BRUSSELS – A Boeing [BA] E-3A Sentry Airborne early Warning and Control (AWACS) aircraft belonging to NATO will deploy to Iraq in support of the coalition fight against Islamic State militants.
Many of the 28 NATO nations have made individual contributions to the U.S.-led campaign’s two major efforts: training Iraqi troops to conduct a ground offensive and an international air campaign in support of their struggle.
At an alliance ministerial in Brussels this week Secretary of Defense Ash Carter and NATO Secretary General Jens Stoltenberg pushed for increased involvement as an international organization. The E-3A fleet that will provide situational awareness and command-and-control functions over Iraq is a NATO alliance capability. The fleet is organic to the organization rather than any individual member state.

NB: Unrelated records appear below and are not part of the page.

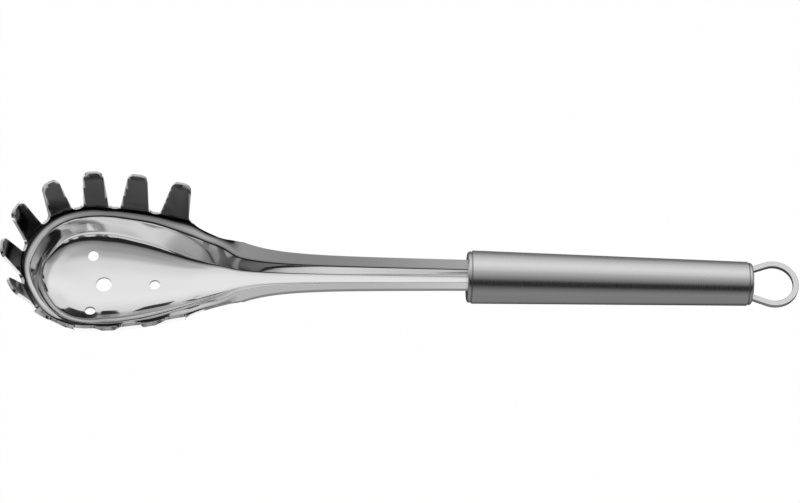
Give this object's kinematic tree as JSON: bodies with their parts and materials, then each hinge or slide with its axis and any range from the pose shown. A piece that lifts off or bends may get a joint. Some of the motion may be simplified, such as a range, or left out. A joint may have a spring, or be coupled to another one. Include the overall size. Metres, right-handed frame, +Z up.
{
  "type": "pasta server",
  "caption": "Stainless steel pasta server: dished scoop with upright tines and drain holes, channel neck, capped tube handle and a fixed hanging loop.",
  "frame": {"origin": "on the table under the middle of the tool's length, in its middle plane", "axes": "+X along the tool from the tines to the hanging loop, +Y across it, +Z up from the table"},
  "size_m": [0.3216, 0.0712, 0.0339],
  "materials": {
    "head_steel": "polished, with fine drawing lines on the tines and neck",
    "handle_steel": "satin, brushed along the handle",
    "cap_steel": "satin, turned",
    "loop_steel": "fine satin face with polished edges",
    "weld_steel": "dull weld bead, ground in the grooves"
  },
  "bodies": {
    "root": {"head": "head_steel", "handle_tube": "handle_steel", "front_cap": "cap_steel", "rear_cap": "cap_steel", "hanging_loop": "loop_steel", "front_seam_weld": "weld_steel", "rear_seam_weld": "weld_steel", "neck_weld": "weld_steel", "loop_weld": "weld_steel"}
  },
  "joints": []
}
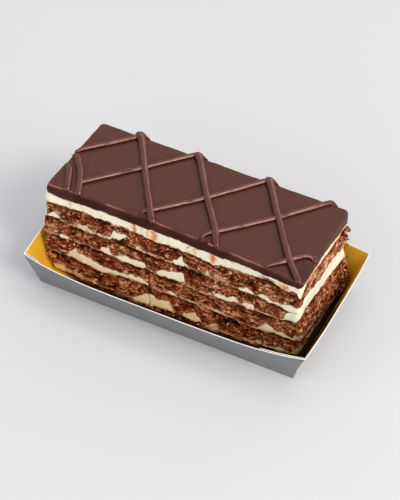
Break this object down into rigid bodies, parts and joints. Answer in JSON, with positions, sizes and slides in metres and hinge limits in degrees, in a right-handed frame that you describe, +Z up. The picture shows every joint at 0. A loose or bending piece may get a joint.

“I’d like to see NATO do more,” Carter said June 15 during a press conference wrapping up the ministerial. The AWACs deployment and a proposal to boost NATO involvement in training Iraqi troops will be affirmed at the major alliance Summit in Warsaw in July.
“As I said after our last ministerial, in February, it’s worth exploring how NATO as an
organization could make a meaningful contribution to the coalition,” Carter said. “Here, at this ministerial, we discussed some specific ways NATO could contribute more directly to the counter-ISIL campaign… including by providing NATO AWACS aircraft, and by conducting training and defense capacity building for the Iraqi Security Forces in Iraq, rather than in Jordan.”
The E-3A fleet is NATO’s first integrated, multi-national flying unit, providing rapid deployability, airborne surveillance, command, control and communication for NATO operations, according to the alliance’s website.
Their deployment will help the coalition construct and maintain a continuous picture of air and ground operations in Iraq. It also will improve the communications and information-sharing interoperability of the member nations involved, Carter said.
“The secretary general has been very articulate about the ways in which NATO, as NATO, can make the whole greater than the sum of the parts,” Carter said. “It has force-generation capability. It has the ability for smaller nations to have a way of plugging into the coalition more easily. So there are a lot of advantages to having NATO involved in the counter-ISIL campaign…It’s very important for all of us to have a continuous air picture both as an alliance…and because of our air operations in order to make sure they are safe and effective.”